---------- Records for this exercise ----------

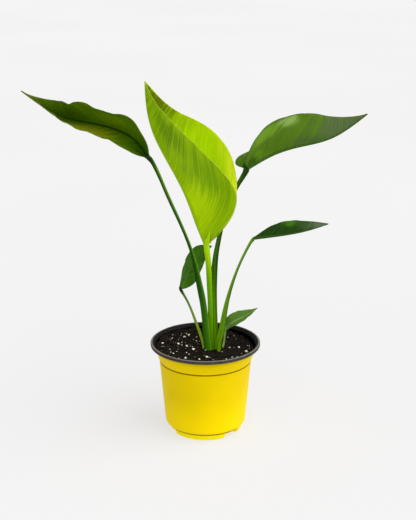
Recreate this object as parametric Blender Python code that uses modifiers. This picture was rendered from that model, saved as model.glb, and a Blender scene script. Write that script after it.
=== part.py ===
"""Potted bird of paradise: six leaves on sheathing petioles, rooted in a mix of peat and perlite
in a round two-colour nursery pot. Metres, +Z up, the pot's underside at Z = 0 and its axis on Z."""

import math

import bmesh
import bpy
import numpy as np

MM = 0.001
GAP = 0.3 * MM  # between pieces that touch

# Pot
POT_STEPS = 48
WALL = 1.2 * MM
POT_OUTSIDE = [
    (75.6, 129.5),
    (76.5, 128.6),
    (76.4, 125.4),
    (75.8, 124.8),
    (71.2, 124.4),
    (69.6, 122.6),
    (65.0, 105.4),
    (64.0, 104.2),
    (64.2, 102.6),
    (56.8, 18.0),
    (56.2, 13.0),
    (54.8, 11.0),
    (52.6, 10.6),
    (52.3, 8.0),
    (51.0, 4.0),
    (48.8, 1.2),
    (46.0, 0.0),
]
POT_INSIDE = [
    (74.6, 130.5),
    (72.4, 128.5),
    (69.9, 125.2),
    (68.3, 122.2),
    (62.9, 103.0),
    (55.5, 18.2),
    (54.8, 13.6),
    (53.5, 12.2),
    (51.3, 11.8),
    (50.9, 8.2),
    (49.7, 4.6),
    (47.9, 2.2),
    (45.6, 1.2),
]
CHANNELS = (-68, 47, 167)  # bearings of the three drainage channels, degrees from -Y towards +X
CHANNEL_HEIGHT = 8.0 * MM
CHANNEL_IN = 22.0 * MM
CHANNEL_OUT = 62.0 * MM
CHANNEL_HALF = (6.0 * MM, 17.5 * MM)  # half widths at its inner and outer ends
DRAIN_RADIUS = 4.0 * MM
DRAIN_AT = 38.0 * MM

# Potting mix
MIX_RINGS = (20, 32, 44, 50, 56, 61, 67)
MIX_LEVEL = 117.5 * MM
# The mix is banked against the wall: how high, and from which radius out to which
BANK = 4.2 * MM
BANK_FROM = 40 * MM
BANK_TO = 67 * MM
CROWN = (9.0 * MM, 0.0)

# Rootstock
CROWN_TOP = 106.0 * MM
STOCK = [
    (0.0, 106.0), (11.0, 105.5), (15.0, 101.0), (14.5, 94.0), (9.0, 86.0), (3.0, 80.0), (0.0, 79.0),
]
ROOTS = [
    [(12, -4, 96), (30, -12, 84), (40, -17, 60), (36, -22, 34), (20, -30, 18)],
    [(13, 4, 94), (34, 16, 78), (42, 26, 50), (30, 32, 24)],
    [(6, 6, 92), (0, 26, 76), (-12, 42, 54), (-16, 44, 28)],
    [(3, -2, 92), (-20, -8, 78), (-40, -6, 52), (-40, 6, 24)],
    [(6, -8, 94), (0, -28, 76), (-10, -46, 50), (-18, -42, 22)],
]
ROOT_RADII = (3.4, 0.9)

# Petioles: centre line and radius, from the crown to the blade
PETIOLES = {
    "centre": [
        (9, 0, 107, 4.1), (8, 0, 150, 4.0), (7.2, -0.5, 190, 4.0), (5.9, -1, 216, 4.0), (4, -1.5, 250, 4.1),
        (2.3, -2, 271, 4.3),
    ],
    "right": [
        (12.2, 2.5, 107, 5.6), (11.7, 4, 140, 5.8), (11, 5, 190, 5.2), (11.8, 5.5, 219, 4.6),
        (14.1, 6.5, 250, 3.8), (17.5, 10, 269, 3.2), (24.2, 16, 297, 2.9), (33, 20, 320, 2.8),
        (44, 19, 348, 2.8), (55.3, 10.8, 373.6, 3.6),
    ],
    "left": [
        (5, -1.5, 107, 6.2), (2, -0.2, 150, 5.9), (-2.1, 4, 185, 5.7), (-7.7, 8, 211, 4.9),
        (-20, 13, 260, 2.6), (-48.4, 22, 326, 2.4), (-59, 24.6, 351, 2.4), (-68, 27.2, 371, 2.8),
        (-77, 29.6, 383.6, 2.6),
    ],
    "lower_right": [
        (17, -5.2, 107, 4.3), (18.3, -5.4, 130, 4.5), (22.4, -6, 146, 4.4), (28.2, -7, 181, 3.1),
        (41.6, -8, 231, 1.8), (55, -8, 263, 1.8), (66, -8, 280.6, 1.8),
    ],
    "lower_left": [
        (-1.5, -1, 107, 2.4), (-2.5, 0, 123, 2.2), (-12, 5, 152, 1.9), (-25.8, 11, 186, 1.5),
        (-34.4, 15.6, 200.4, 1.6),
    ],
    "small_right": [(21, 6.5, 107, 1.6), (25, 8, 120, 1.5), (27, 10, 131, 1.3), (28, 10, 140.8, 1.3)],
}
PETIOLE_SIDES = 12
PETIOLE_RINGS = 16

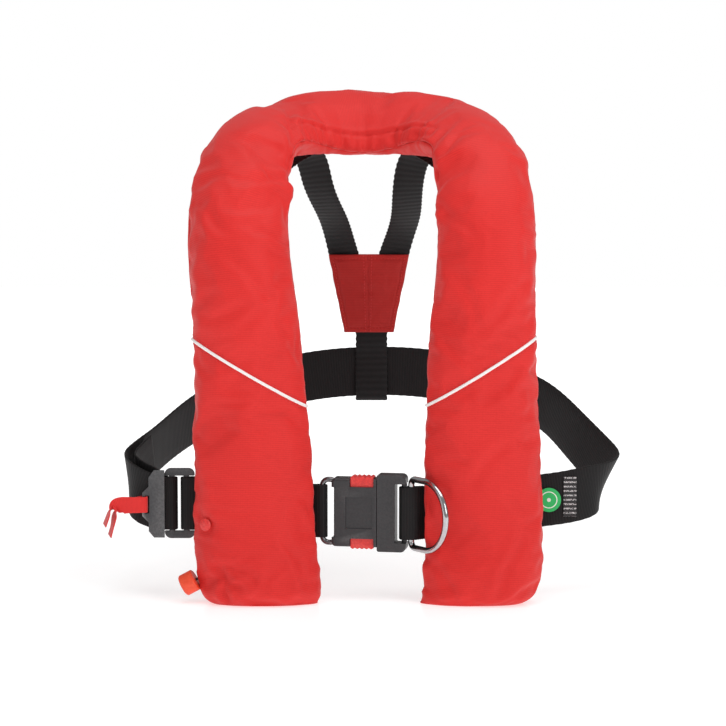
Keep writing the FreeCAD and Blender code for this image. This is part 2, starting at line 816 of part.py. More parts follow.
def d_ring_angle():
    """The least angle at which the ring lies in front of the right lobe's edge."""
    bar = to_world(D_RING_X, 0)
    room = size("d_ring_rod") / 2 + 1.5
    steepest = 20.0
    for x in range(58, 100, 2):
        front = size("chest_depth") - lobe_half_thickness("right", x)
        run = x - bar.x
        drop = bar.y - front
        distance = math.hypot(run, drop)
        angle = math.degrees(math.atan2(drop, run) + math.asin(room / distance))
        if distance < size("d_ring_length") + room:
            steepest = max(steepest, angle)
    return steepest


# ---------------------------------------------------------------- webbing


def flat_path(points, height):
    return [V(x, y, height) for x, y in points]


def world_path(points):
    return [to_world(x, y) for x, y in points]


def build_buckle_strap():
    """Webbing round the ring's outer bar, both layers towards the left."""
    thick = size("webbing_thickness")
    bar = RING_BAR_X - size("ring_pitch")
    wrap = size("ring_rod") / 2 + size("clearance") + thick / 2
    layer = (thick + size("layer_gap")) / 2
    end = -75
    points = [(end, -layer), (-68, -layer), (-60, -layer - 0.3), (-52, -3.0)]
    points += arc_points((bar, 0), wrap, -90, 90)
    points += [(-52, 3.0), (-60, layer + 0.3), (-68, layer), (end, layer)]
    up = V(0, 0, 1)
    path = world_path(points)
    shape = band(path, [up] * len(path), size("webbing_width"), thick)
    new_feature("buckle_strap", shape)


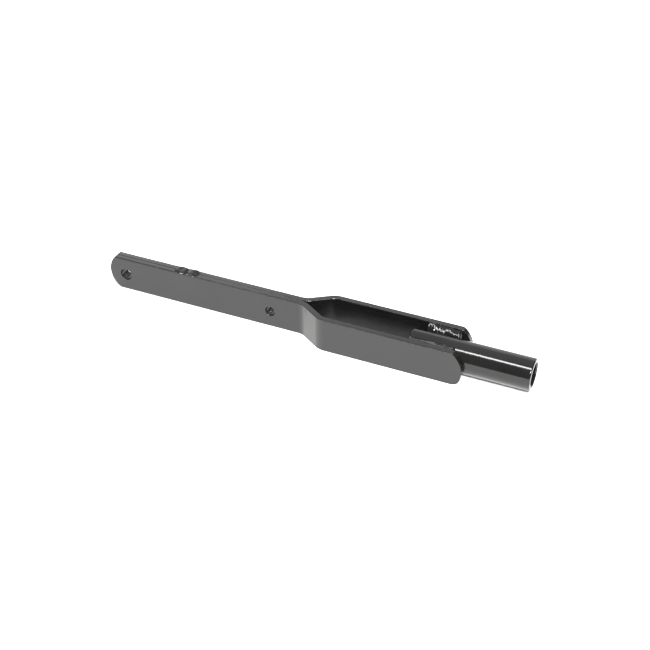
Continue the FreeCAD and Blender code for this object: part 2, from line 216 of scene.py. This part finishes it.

----------

§ **Your instructions**
Take the lines above from the first through the one containing "import math" and reproduce them exactly; include nothing else.

§ **Correct answer**
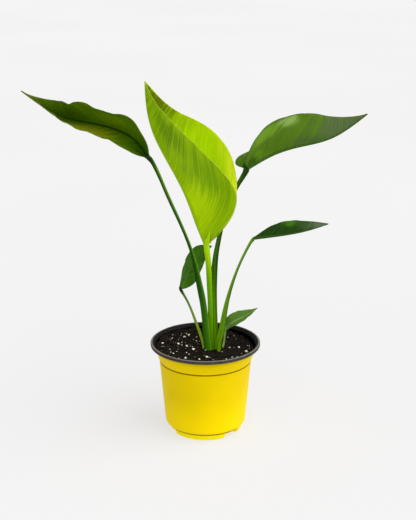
Recreate this object as parametric Blender Python code that uses modifiers. This picture was rendered from that model, saved as model.glb, and a Blender scene script. Write that script after it.
=== part.py ===
"""Potted bird of paradise: six leaves on sheathing petioles, rooted in a mix of peat and perlite
in a round two-colour nursery pot. Metres, +Z up, the pot's underside at Z = 0 and its axis on Z."""

import math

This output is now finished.